Comento com ele a idéia de Ítalo Calvino sobre os clássicos: "É clássico aquilo que tende a relegar as atualidades à posição de barulho de fundo (...). É clássico aquilo que persiste como rumor mesmo onde predomina a atualidade mais incompatível".

Apenas uma cerveja e decidimos cada qual voltar ao seu próprio ninho. Retomo a leitura e rapidamente estou perante o crime de Raskolnikov, um crime sem finalidade palpável, sem nenhum interesse em ser uma manifestação contra a injustiça social. Um crime que é apenas um pretexto para uma experimentação existencial. Atordôo-me em meio à leitura, não sabendo mais se penso em Raskolnikov ou se ele pensa-se em mim. Fui eu que cometi aquele crime? Não sinto náusea. Algo tomou meu ser, transformando-me, através de uma assustadora possessão demoníaca, no personagem de Dostoievski. A vida global de Raskolnikov, com todas as propriedades de sua personalidade, se transmuta na minha própria existência. Não há mais como pensar o livro, o autor, a época ou o assassinato senão pensando a mim mesmo. Não existe mais o livro como algo separado de mim. Parafraseando o próprio Raskolnikov: "as suas convicções agora são as minhas? Poderei ter acaso outros sentimentos, outras idéias que não sejam as dele?".

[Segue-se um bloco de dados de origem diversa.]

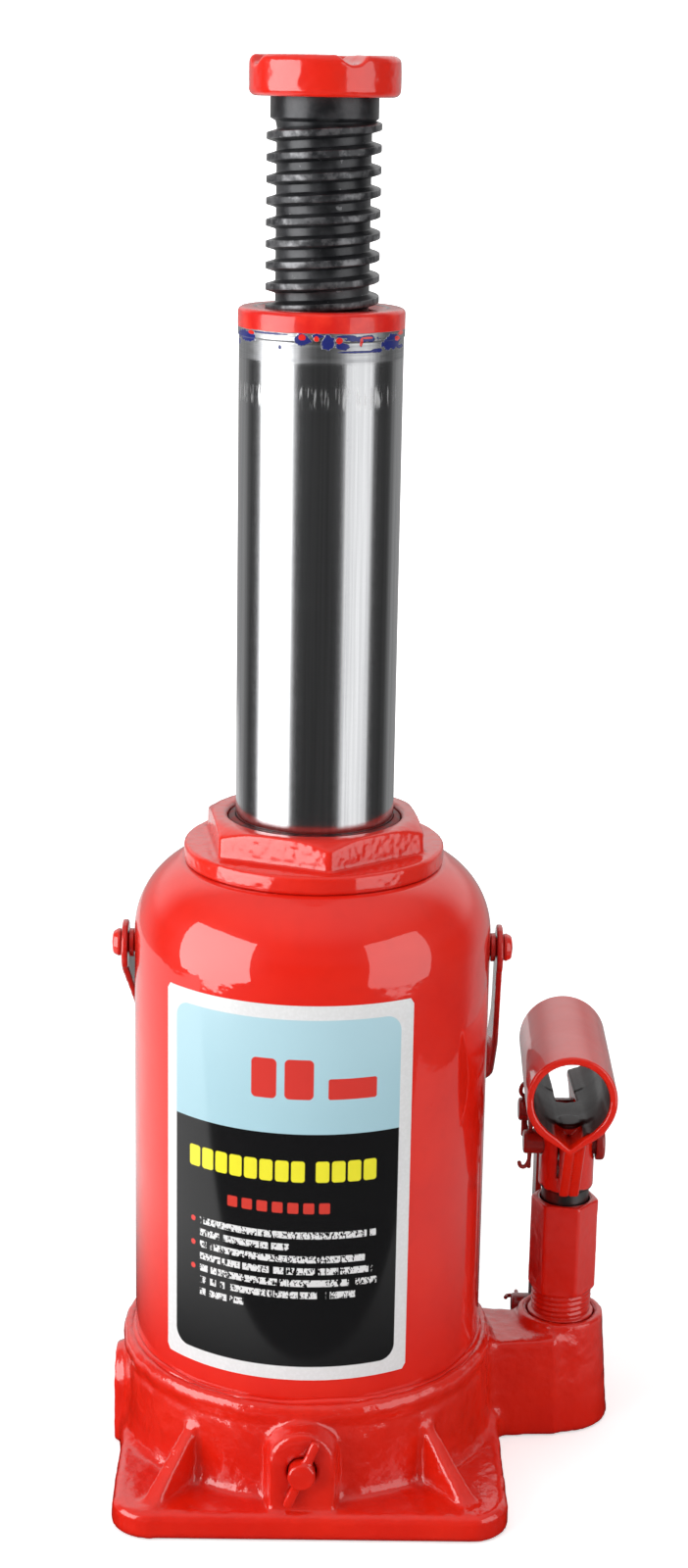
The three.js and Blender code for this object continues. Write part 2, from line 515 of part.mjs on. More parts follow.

E o que eu era antes, todo meu passado, afinal, meus pensamentos de outrora, minhas aspirações, meus projetos, essa paisagem que me é conhecida e luminosa, tudo, tudo isso me parecia enterrado num abismo profundo e quase invisível sob meus pés. Tudo evolava-se no espaço e eu via desaparecer todas essas coisas, parecendo, neste instante, ter-me desligado de mim mesmo, como se o laço que me prendia ao meu passado fosse brutalmente cortado com uma tesoura. A possessão se completou...

Ao contrário do que muita gente gosta de dizer, os livros, ou a arte em geral, nem sempre nos humanizam ou nos sensibilizam para o nosso bem ou para o bem da humanidade. Da mesma forma que alguns livros despertam nossa sensibilidade para os sentimentos profundos da alegria, do amor ou para a poesia da existência, outros livros oferecem o perigo de nos tornar mais frios, mais sofríveis, mais melancólicos, mais destrutíveis e, como o Werther de Goethe nos mostrou ao produzir uma onda de suicídios, um livro pode nos tornar perigosos para nós mesmos.

E Crime e Castigo, o que tornou-se para mim? Tornou-se o lugar onde a minha alma foi submetida às influências mais estranhas, sombrias e... perigosas. A arte substituiu em mim a vida.